Hopefully the Republicans, the pundits, the tea partiers, and the right-wing, volatile fringe movement are pleased with what they hath wrought. Americans now know they’ve been spared the awful, horrible, inhumane health care the residents of Britain receive and would never trade for our current boondoggle of a system bankrupting citizens.

This health care “debate” is no longer a debate. It represents a strange and possibly dangerous turn in politics. This is potential mob rule via the ignorant and the U.S. Congressmen stirring this populist frenzy are playing with fire. The Democrats do not understand the fury either. They cannot comprehend the trepidation felt by many Americans because the liberal mentality does not deal in individual morality – it boasts the common good of society as its goal and the individual morality is intertwined with the benefit to society. It is no challenge to the GOP to paint “collectivism” to the uninformed as a horrible step toward communism.
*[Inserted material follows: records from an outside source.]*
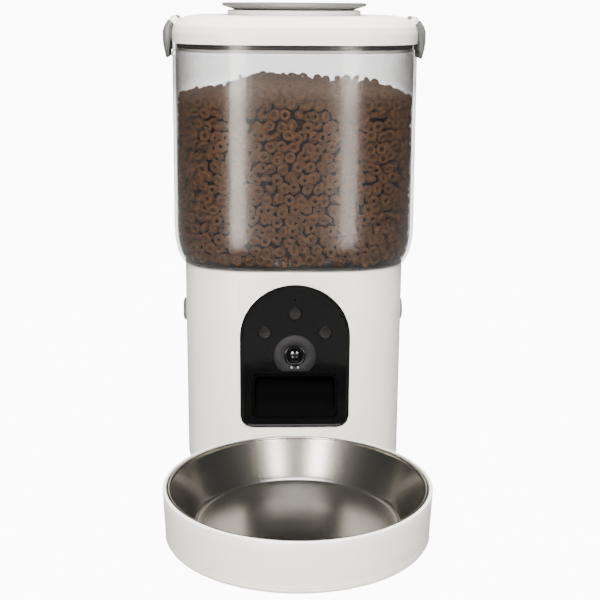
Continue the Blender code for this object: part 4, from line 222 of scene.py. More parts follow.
def turned_metal(name, colour, gloss, centre, line_size=0.0005):
    finish = Finish(name)
    near = finish.node("ShaderNodeMapping", {}, {
        "Vector": finish.place(), "Location": (-centre.x, -centre.y, 0.0)})
    flat = finish.node("ShaderNodeVectorMath", {"operation": "MULTIPLY"}, {0: near, 1: (1, 1, 0)})
    radius = finish.node("ShaderNodeVectorMath", {"operation": "LENGTH"}, {0: flat}, output="Value")
    heading = finish.node("ShaderNodeVectorMath", {"operation": "NORMALIZE"}, {0: flat})
    height = finish.node("ShaderNodeSeparateXYZ", {}, {"Vector": near}, output="Z")
    stretch = finish.node("ShaderNodeCombineXYZ", {}, {"Z": (radius + height) * (1.0 / line_size)})
    lines_at = finish.node("ShaderNodeVectorMath", {"operation": "ADD"}, {0: heading, 1: stretch})
    lines = finish.noise(1.0, 1.0, lines_at)
    cloud = finish.noise(22.0, 3.0)
    finish.shade(
        Base_Color=finish.mixed(lines, tuple(c * 0.98 for c in colour), colour),
        Metallic=1.0,
        Roughness=gloss + lines * 0.02 + cloud * 0.02,
    )
    return finish.material


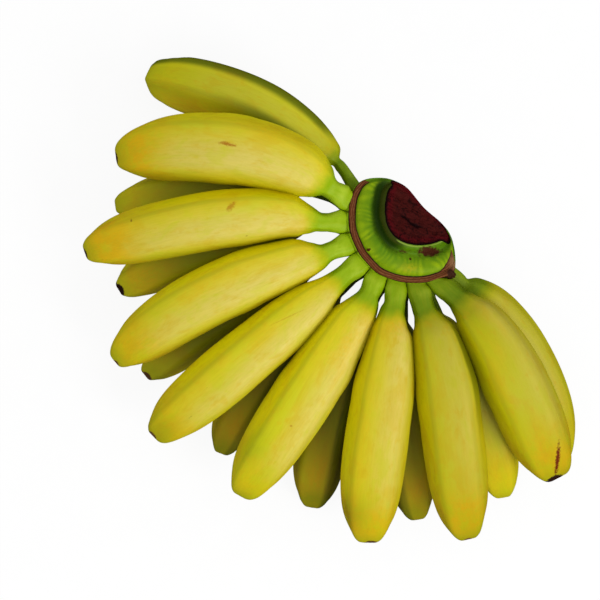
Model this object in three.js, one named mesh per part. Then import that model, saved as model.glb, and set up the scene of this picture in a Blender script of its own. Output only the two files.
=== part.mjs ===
// A hand of baby bananas as cut from its stem: one crown and two rows of fingers, the upper row
// lying over the gaps of the lower row. It rests as it would on a table, convex side up, on the
// fingertips of the lower row. Millimetres, +Z up, with the origin on the table under the middle.

import * as THREE from "three";

// Driving dimensions. Angles are degrees, counter-clockwise from +X as seen from above, and plan
// positions are polar about the crown's own axis until the whole hand is centred at the end.
const TOUCH_GAP = 0.4; // left between two pieces that touch
const FINGER_SIDES = 15; // three to each side of the five-sided finger
const RIDGES = 5;
const CROWN_STEPS = 56; // round each ring of the crown
const WALL_SAMPLES = 720; // round the crown's wall, to find where a stalk joins it
const HANDLE = 0.34; // of the straight length, from each end of a finger's spine to its handle
const RIDGE = 0.035; // how far the ridges stand out, as a share of the finger's radius
const FLATNESS = 0.97; // height of a finger's section over its width
const SPREAD = 5; // from the crown to where a stalk has its full width
const BOW_LENGTH = 26; // how much of a finger, from the crown, its stalk's sideways bow takes up
const SETTLING_PASSES = 4; // enough for a tip to come to rest on the table
// Where a finger's rings go: shares of its stalk, and then shares of the rest of its length.
const STALK_RINGS = [0, 0.35, 0.75, 1];
const BODY_RINGS = [
  0.03, 0.07, 0.12, 0.18, 0.26, 0.35, 0.45, 0.55, 0.65, 0.74, 0.82, 0.88, 0.93, 0.965, 0.985, 1,
];

// What the fingers of a row share. A ridge lies at ridgeFrom, counted round from the finger's top.
const UPPER_ROW = { rootHeight: 56.5, rise: 14, tipHeight: 24, droop: 42, stalk: 9.5, stalkWidth: 9.6,
  bow: 0, belly: 1.06, ridgeFrom: 36 };
const LOWER_ROW = { rootHeight: 45.5, rise: -7, tipHeight: 6, droop: 34, stalk: 10, stalkWidth: 7.8,
  bow: 0, belly: 1, ridgeFrom: 36, onTable: true };

const PEEL = { color: 0xd8bf3c, roughness: 0.48, metalness: 0 };
const CROWN_SKIN = { color: 0x5f7d14, roughness: 0.62, metalness: 0 };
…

At Bachmann’s health care rally, attendees held signs advocating violent revolution, compared the U.S. Congress to Nazi Party members, and several hanging effigies of various congressmen were the norm and not the exception. When did any of this become the desired political discourse? All this, as Congress debates health care reform that will surely benefit many of these people. They are patsies in a terrible corporate lie, as it has always been. The GOP must continue to count on populist dread since its remake as the party of big business or risk complete dissolution.

Greg Sargent wrote of a telling conference call in August where a Tea Party organizer stated: “The purpose of Tea Parties is not to find a solution to the health care crisis — it is to stop what is not the solution: ObamaCare.” The tea parties, for all the talk about “astroturf” and “faux populism,” do attract Americans who are worried about what the reforms will bring and who are angered over the bailouts, rising health care costs, unemployment, etc. However, simply blocking reform of any kind benefits no one but the health insurance industry.
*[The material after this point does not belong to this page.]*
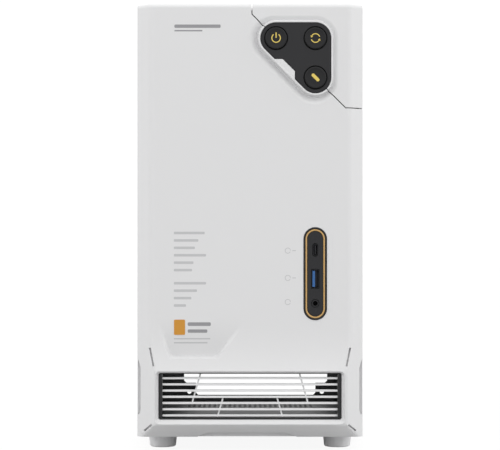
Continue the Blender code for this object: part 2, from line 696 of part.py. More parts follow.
def make_rear_panel():
    """Sheet with its openings, and a raised pad round each of the power supply's screw holes."""
    loops = [rectangle((-CHASSIS_HALF, FLOOR_Z + GAP), (CHASSIS_HALF, CHASSIS_TOP)), supply_outline()]
    loops.append(rectangle(BOARD_LOW, BOARD_HIGH))
    for height in SLOT_HEIGHTS:
        low, high = height - SLOT_HALF_HEIGHT, height + SLOT_HALF_HEIGHT
        loops.append(rectangle((SLOT_X[0], low), (SLOT_X[1], high)))
    loops += fan_slots()
    places = []
    for sign in (-1, 1):
        loops += [circle((sign * SCREW_X, z), SCREW_BORE, 12) for z in SCREW_HEIGHTS.values()]
        places += [(SUPPLY_X + sign * SUPPLY_SCREW_X, SUPPLY_LOW_Z + z) for z in SUPPLY_SCREW_HEIGHTS]
    panel = prism("rear_panel", loops, "Y", REAR_Y - SHEET, REAR_Y)
    inside = REAR_Y - SHEET - PAD_RISE
    pads = [circle(place, PAD_RADIUS, 16) for place in places]
    add(panel, prism("supply_pads", pads, "Y", inside, REAR_Y - SHEET / 2))
    bores = [circle(place, SUPPLY_SCREW_BORE, 12) for place in places]
    cut(panel, prism("supply_bores", bores, "Y", inside - 1 * MM, REAR_Y + 1 * MM))
    return finish_part(panel, "black_metal")


def make_slot_covers():
    for name, height in zip(("upper", "lower"), SLOT_HEIGHTS):
        reach = SLOT_HALF_HEIGHT + 2 * MM
        inner = REAR_Y - SHEET - GAP
        cover = box(name + "_slot_cover", (SLOT_X[0] - 3 * MM, inner - 1 * MM, height - reach),
                    (SLOT_X[1] + 6 * MM, inner, height + reach))
        finish_part(cover, "black_metal")


def make_front_frame():
    loops = [rectangle((-CHASSIS_HALF, FLOOR_Z + GAP), (CHASSIS_HALF, CHASSIS_TOP))]
    loops.append(rectangle((-67 * MM, FLOOR_Z + 4 * MM), (67 * MM, 82 * MM)))
    edge = 1 * MM
    loops.append(rectangle((CAGE_X[0] + edge, CAGE_Z[0] + edge), (CAGE_X[1] - edge, CAGE_Z[1] - edge)))
    loops.append(rectangle((-20 * MM, 100 * MM), (20 * MM, 260 * MM)))
    loops += [circle(place, PEG_RADIUS + GAP, 12) for place in PEG_PLACES]
    frame = prism("front_frame", loops, "Y", FRAME_Y, FRAME_Y + SHEET)
    return finish_part(frame, "black_metal")


def make_top_rails():
    """Two angle rails that tie the front frame to the rear panel."""
    for name, sign in (("left", -1), ("right", 1)):
        outer = sign * CHASSIS_HALF
        inner = outer - sign * SHEET
        edge = outer - sign * 12 * MM
        lip = CHASSIS_TOP - SHEET
        rail = prism(name + "_top_rail", [[
            (outer, CHASSIS_TOP - 15 * MM), (outer, CHASSIS_TOP), (edge, CHASSIS_TOP),
            (edge, lip), (inner, lip), (inner, CHASSIS_TOP - 15 * MM)]],
            "Y", FRAME_Y + SHEET + GAP, REAR_Y - SHEET - GAP)
        finish_part(rail, "black_metal")


def make_board_tray():
    high = (REAR_Y - SHEET - GAP, CHASSIS_TOP - SHEET - GAP)
    loops = [rectangle(TRAY_LOW, high)] + [rectangle(*window) for window in CABLE_WINDOWS]
    tray = prism("board_tray", loops, "X", TRAY_X, TRAY_X + SHEET)
    standoffs = [circle(place, 3 * MM, 12) for place in STANDOFF_PLACES]
    add(tray, prism("standoffs", standoffs, "X", TRAY_X - STANDOFF_HEIGHT, TRAY_X + SHEET / 2))
    return finish_part(tray, "black_metal")


def drive_bays():
    """Lower and upper bay of the cage, as (low z, high z)."""
    middle = (CAGE_Z[0] + CAGE_Z[1]) / 2
    return {"lower": (CAGE_Z[0] + SHEET, middle - SHEET / 2),
            "upper": (middle + SHEET / 2, CAGE_Z[1] - SHEET)}


def make_drive_cage():
    left, right = CAGE_X
    bays = drive_bays().values()
    loops = [rectangle((left, CAGE_Z[0]), (right, CAGE_Z[1]))]
    loops += [rectangle((left + SHEET, low), (right - SHEET, high)) for low, high in bays]
    cage = prism("drive_cage", loops, "Y", *CAGE_Y)
    holes = []
    for low, _ in bays:
        for row in CAGE_HOLE_ROWS:
            holes += [circle((CAGE_Y[0] + y, low + row), CAGE_HOLE, 12) for y in CAGE_HOLE_COLUMNS]
    cut(cage, prism("cage_holes", holes, "X", left - 5 * MM, right + 5 * MM))
    return finish_part(cage, "bare_steel")


def make_drive_sleds():
    left = CAGE_X[0] + SHEET + SLED_CLEARANCE
    right = CAGE_X[1] - SHEET - SLED_CLEARANCE
    front = CAGE_Y[0] + SLED_CLEARANCE
    for name, (low, high) in drive_bays().items():
        low += SLED_CLEARANCE
        high -= SLED_CLEARANCE
        sled = box(name + "_drive_sled", (left, front, low), (right, CAGE_Y[1] - 2 * MM, high))
        cut(sled, box(name + "_drive_space", (left + SLED_WALL, front + 4 * MM, low + SLED_WALL),
                      (right + 5 * MM, CAGE_Y[1] + 5 * MM, high - SLED_WALL)))
        cut(sled, box(name + "_sled_grip", (left + 8 * MM, front - 1 * MM, low + 30 * MM),
                      (right - 6 * MM, front + 6 * MM, low + 70 * MM)))
        finish_part(sled, "black_plastic")


def make_fan_frame():
    back = FAN_FRONT_Y + FAN_DEPTH
    low = (FAN_X - FAN_HALF, FAN_Z - FAN_HALF)
    high = (FAN_X + FAN_HALF, FAN_Z + FAN_HALF)
    loops = [rounded_rectangle(low, high, 4 * MM), circle((FAN_X, FAN_Z), FAN_BORE, 32)]
    frame = prism("fan_frame", loops, "Y", FAN_FRONT_Y, back)
    front = back - 2.5 * MM
    arm = 2 * MM
    reach = FAN_BORE + 1 * MM
    mount = cylinder("fan_mount", (FAN_X, FAN_Z), FAN_HUB, "Y", front, back)
    for name, across, up in (("level", reach, arm), ("upright", arm, reach)):
        add(mount, box("fan_arm_" + name, (FAN_X - across, front, FAN_Z - up),
                       (FAN_X + across, back, FAN_Z + up)))
    add(frame, mount)
    return finish_part(frame, "fan_black")


def make_fan_rotor():
    """Hub and blades, each blade a flat plate set at an angle."""
    front = FAN_FRONT_Y + 1.5 * MM
    back = FAN_FRONT_Y + FAN_DEPTH - 3 * MM
    rotor = cylinder("fan_rotor", (FAN_X, FAN_Z), FAN_HUB, "Y", front, back)
    root = FAN_HUB - 3 * MM
    for index in range(BLADE_COUNT):
        blade = box("fan_blade_%d" % (index + 1), (root, -BLADE_CHORD / 2, -0.7 * MM),
                    (BLADE_REACH, BLADE_CHORD / 2, 0.7 * MM))
        around = Matrix.Rotation(2 * math.pi * index / BLADE_COUNT, 4, "Y")
        pitch = Matrix.Rotation(math.radians(BLADE_PITCH), 4, "X")
        middle = Matrix.Translation((FAN_X, (front + back) / 2, FAN_Z))
        blade.matrix_world = middle @ around @ pitch @ blade.matrix_world
        add(rotor, blade)
    return finish_part(rotor, "fan_black")


def make_side_panels():
    front = SHELL_BACK_Y + 0.6 * MM
    back = REAR_Y + GAP + SHEET
    for name, sign in (("left", -1), ("right", 1)):
        outer = sign * HALF_WIDTH
        inner = outer - sign * SHEET
        flange = outer - sign * FLANGE
        plan = [(outer, front), (outer, back), (flange, back), (flange, back - SHEET),
                (inner, back - SHEET), (inner, front)]
        panel = prism(name + "_side_panel", [plan], "Z", BODY_BOTTOM + GAP, PANEL_TOP)
        holes = [circle((sign * SCREW_X, z), SCREW_BORE, 12) for z in SCREW_HEIGHTS.values()]
        cut(panel, prism(name + "_panel_holes", holes, "Y", back - 3 * MM, back + 3 * MM))
        middle = (inner + outer) / 2
        vents = prism(name + "_panel_vents", slot_grid(*SIDE_SLOTS), "X", middle - 2 * MM, middle + 2 * MM)
        cut(panel, vents)
        finish_part(panel, "white_metal")


def make_top_cover():
    front = SHELL_BACK_Y + 0.6 * MM
    low = PANEL_TOP + 0.4 * MM
    radius = 3 * MM
    outline = [(HALF_WIDTH, low)]
    outline += arc((HALF_WIDTH - radius, TOP_Z - radius), radius, 0, 90, 4)
    outline += arc((-HALF_WIDTH + radius, TOP_Z - radius), radius, 90, 180, 4)
    outline += [(-HALF_WIDTH, low)]
    cover = prism("top_cover", [outline], "Y", front, REAR_Y + GAP + SHEET)
    inner = HALF_WIDTH - SHEET
    cut(cover, box("top_hollow", (-inner, front - 5 * MM, low - 5 * MM),
                   (inner, REAR_Y + GAP, TOP_Z - 2 * MM)))
    cut(cover, prism("top_vents", slot_grid(*TOP_SLOTS), "Z", TOP_Z - 5 * MM, TOP_Z + 5 * MM))
    return finish_part(cover, "white_metal")


def make_thumbscrews():
    start = REAR_Y + GAP + SHEET + GAP
    head = REAR_MOST_Y - start
    profile = [(0, head), (4.2 * MM, head), (4.8 * MM, head - 0.6 * MM), (4.8 * MM, 0),
               (1.7 * MM, 0), (1.7 * MM, -5 * MM), (0, -5 * MM)]
    for side, sign in (("left", -1), ("right", 1)):
        for level, height in SCREW_HEIGHTS.items():
            screw = turned("%s_%s_thumbscrew" % (side, level), profile, (sign * SCREW_X, start, height),
                           turn=(-math.pi / 2, 0, 0), steps=16)
            finish_part(screw, "bare_steel")


def make_feet():
    top = FLOOR_Z - GAP
    profile = [(0, top), (10.8 * MM, top), (10.8 * MM, top - 1.2 * MM), (10.3 * MM, top - 1.6 * MM),
               (9.7 * MM, 1.4 * MM), (9.2 * MM, 0.3 * MM), (8.4 * MM, 0), (0, 0)]
    for row, y in FOOT_PLACES.items():
        for side, sign in (("left", -1), ("right", 1)):
            foot = turned("%s_%s_foot" % (row, side), profile, (sign * FOOT_X, y, 0), steps=24)
            finish_part(foot, "foot_grey")


def main():
    empty_scene()
    new_collection("enclosure")
    new_collection("cutters")
    for name in FINISHES:
        make_material(name)
    make_front_cover()
    make_corner_panel()
    make_grille_frame()
    make_grille()
    make_button_plate()
    stem_end = make_buttons()
    make_button_board(stem_end)
    make_port_column()
    make_ports()
    make_base_tray()
    make_rear_panel()
    make_slot_covers()
    make_front_frame()
    make_top_rails()
    make_board_tray()
    make_drive_cage()
    make_drive_sleds()
    make_fan_frame()
    make_fan_rotor()
    make_side_panels()
    make_top_cover()
    make_thumbscrews()
    make_feet()


main()
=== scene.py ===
# A compact upright case: white shells over a black chassis, a corner of buttons and a port column.
# Shapes are written in millimetres and placed in metres. The front looks along -Y.
import math
import bpy
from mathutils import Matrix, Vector


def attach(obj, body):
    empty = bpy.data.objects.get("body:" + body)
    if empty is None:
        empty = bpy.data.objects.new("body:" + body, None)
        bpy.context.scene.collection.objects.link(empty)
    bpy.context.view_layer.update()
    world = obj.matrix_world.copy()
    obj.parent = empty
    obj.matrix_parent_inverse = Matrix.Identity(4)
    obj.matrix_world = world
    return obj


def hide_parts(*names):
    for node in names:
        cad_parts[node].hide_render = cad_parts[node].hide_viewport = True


mm = 0.001
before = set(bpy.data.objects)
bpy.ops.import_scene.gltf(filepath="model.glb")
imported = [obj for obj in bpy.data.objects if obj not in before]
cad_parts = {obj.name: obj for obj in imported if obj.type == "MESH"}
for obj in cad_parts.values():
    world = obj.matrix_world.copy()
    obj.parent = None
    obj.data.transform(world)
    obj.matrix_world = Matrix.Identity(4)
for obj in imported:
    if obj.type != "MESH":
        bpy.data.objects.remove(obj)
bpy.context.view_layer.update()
print("frame loaded")


# Node trees: sockets that add and multiply in Python, and one way to make any node

class Value:
    def __init__(self, graph, socket):
        self.graph = graph
        self.socket = socket

    def maths(self, operation, first, second):
        made = self.graph.node("ShaderNodeMath", {"operation": operation}, {0: first, 1: second})
        return Value(self.graph, made.outputs[0])

    def __add__(self, other):
        return self.maths("ADD", self, other)

    def __mul__(self, other):
        return self.maths("MULTIPLY", self, other)

    def __sub__(self, other):
        return self.maths("SUBTRACT", self, other)

    def __rsub__(self, other):
        return self.maths("SUBTRACT", other, self)

    __radd__ = __add__
    __rmul__ = __mul__


class Graph:
    def __init__(self, tree):
        self.tree = tree

    def node(self, kind, settings, sockets):
        made = self.tree.nodes.new(kind)
        for setting, value in settings.items():
            setattr(made, setting, value)
        self.fill(made, sockets)
        return made

    def fill(self, made, sockets):
        for socket, value in sockets.items():
            if isinstance(value, Value):
                self.tree.links.new(value.socket, made.inputs[socket])
            else:
                made.inputs[socket].default_value = value


class Finish(Graph):
    def __init__(self, name, colour, look):
        self.material = bpy.data.materials.new(name)
        self.material.use_nodes = True
        super().__init__(self.material.node_tree)
        self.shader = self.tree.nodes["Principled BSDF"]
        self.fill(self.shader, {"Base Color": (*colour, 1), **look})

    def noise(self, scale, detail=2.0):
        place = self.node("ShaderNodeTexCoord", {}, {})
        where = Value(self, place.outputs["Object"])
        made = self.node("ShaderNodeTexNoise", {}, {"Vector": where, "Scale": scale, "Detail": detail})
        return Value(self, made.outputs["Fac"])

    def grain(self, height, depth, strength=1.0):
        sockets = {"Height": height, "Distance": depth * mm, "Strength": strength}
        bump = self.node("ShaderNodeBump", {}, sockets)
        self.fill(self.shader, {"Normal": Value(self, bump.outputs["Normal"])})

    def uneven(self, height, middle, spread):
        self.fill(self.shader, {"Roughness": height * spread + (middle - spread / 2)})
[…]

Their rage is understandable and familiar. We liberals felt it for eight years under the Bush regime. But these folks are directing at the wrong people. Direct the anger at the insurance companies, the corporations who were "too big to fail," Ronald Reagan and his beginning of the end with the institution of neoliberal economic reforms. But do not throw it at the people trying to institute beneficial improvements to health care successfully for the first time in our nation’s history.

The real tragedy in the health care debate is that due to these horrendous bailouts coupled with two unwinnable wars running rampant over the national deficit, it is doubtful the U.S. can afford massive reforms of any kind. But we cannot afford to continue the way we have. A classic Catch-22 and too little, too late. The time for reform was with Teddy Roosevelt, FDR, Nixon, even Clinton. Ted Kennedy must be weeping in the afterlife over this mess.

The U.S. Congress is not completely altruistic. Nearly every member is bought and paid for, courtesy of lobbyists sashaying through the aisles guaranteeing cushy campaign contributions. Are watered down bills and wrath-fueled tea parties the solution? Absolutely not. But no one seems to have an unambiguous solution and the 9/12 Glenn Beck acolytes are promised that what they’re being told to do is the solution.

Storming Nancy Pelosi's office and being arrested.

Holding signs about "Kenyan Obama", socialism, fascism, and Nazism.

Chanting "Kill the Bill" at the top of their lungs after Michele Bachmann told them on Sean Hannity’s show to come to D.C. and “scare” their congressmen into not voting for the bill.

The thought of the chaos possibly inherent in the 2010 elections is chilling. The U.S. Senate is beginning their debate on their own version of the bill today. Already, Beck and Hannity are calling for more marches in tirades laced with violent, revolutionary metaphors and absolutes.

There is no denying this is getting frightening.